One approach would be to create a company designed for this purpose that would attempt to outlive it's employees. That company would require a large upfront payment for storage, for example: $100/GB. The price would be calculated such that interest on a safe investment of that size could safely expect to cover ongoing archival costs for eternity along with some profit.

Even this though seems risky. What if interest rates decline and storage costs increase (peak oil causing a rise in electricity cost for example). What if the company changes hands and the new owners decide that the best option for shareholders is to delete all old data and cash out the interest bearing bank account?

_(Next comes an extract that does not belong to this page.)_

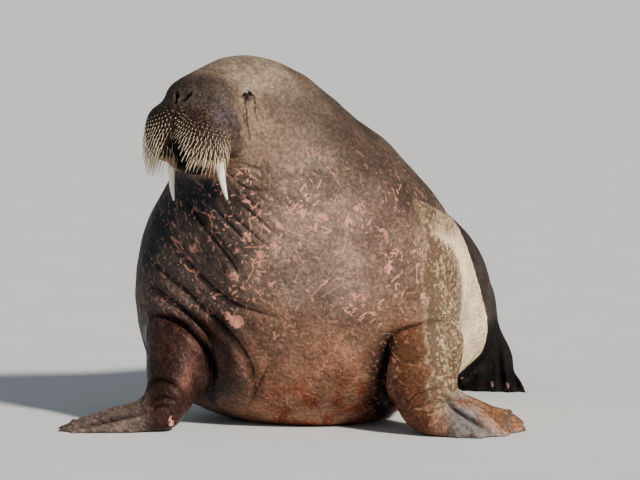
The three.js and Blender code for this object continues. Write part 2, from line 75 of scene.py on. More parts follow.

Maybe the executives decide to invest in something a little risky to improve profits and the company goes bankrupt.

Maybe we could back this organization by some large government, such as the US. Costs are still paid as a large upfront chunk, so it would require no taxpayer burden unless there is a gravely bad estimation of the ongoing costs. Presumably it would be politically unpopular to risk losing this data, so there would be more pressure felt from historians or the like than if the organization was profit motivated. Governments have historically done at least a reasonable job of preserving records, such as Census data or birth certificates.

I think lots of people would pay a reasonable cost for this service. Perhaps most wouldn't while they were living, but as part of a funeral service, a mortuary could accept a box of writing or a CD or whatever and scan/upload all of the data found for the deceased. Compared to the rest of the costs of funerals, this line item would be pretty modest. If there were privacy issues, you just put some kind of digital seal on the data: do not open for 100 years. Future Historians would presumably find this to be a very valuable trove of information.